:: The task ::
Only one span of the listing below is wanted: the lines from the one with "zip(*points))), Vector(map(max, zip(*points)))" through the one with "obj.matrix_parent_inverse = Matrix.Identity(4)", reproduced exactly, both ends kept.
Start Information provided
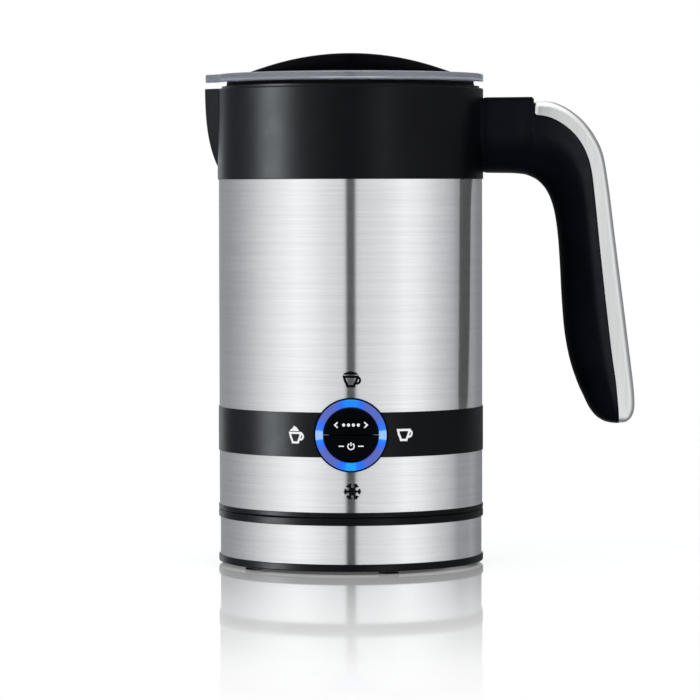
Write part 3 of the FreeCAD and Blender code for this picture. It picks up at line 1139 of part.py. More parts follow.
def main():
    make_base_bottom()
    make_base_top()
    make_base_coupler()
    make_cord_inlet()
    make_jug_floor()
    make_jug_coupler()
    make_shell()
    make_collar()
    make_handle()
    make_pot()
    make_heater()
    make_chassis()
    make_motor()
    make_drive()
    make_power_board()
    make_bezel_and_glow()
    make_button("function", 1)
    make_button("power", -1)
    make_control_board()
    make_lid()
    make_whisk()
    os.makedirs("parts", exist_ok=True)
    for name, shape in PARTS.items():
        shape.exportStep(f"parts/{name}.step")
        print(f"{name:20s} solids {len(shape.Solids)}  volume {shape.Volume:9.1f}  valid {shape.isValid()}")


main()
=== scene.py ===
import json
import math

import bpy
from mathutils import Matrix, Vector

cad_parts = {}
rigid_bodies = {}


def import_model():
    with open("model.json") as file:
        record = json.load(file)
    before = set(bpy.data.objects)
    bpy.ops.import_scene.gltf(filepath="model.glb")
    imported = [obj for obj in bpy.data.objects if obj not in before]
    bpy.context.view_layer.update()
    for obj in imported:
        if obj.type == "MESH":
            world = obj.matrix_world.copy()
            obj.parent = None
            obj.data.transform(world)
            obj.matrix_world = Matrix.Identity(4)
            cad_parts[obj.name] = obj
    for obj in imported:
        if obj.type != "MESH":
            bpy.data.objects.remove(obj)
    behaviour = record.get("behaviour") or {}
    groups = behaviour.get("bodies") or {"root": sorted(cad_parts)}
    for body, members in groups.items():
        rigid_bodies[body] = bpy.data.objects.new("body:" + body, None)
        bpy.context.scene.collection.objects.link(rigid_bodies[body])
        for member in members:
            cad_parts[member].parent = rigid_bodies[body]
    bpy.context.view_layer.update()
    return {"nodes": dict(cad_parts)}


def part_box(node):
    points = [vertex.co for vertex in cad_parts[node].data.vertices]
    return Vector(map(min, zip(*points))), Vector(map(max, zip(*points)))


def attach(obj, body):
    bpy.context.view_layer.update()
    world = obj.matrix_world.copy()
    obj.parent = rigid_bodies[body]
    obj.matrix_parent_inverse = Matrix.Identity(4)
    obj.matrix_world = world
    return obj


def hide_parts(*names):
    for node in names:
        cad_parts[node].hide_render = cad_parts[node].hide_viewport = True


# Cordless milk frother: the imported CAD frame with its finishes, and the pieces that need finer
# shapes than the CAD gives: the handle, the lid's grip, the whisk's spring and the printed symbols.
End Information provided
:: Right answer ::
    return Vector(map(min, zip(*points))), Vector(map(max, zip(*points)))


def attach(obj, body):
    bpy.context.view_layer.update()
    world = obj.matrix_world.copy()
    obj.parent = rigid_bodies[body]
    obj.matrix_parent_inverse = Matrix.Identity(4)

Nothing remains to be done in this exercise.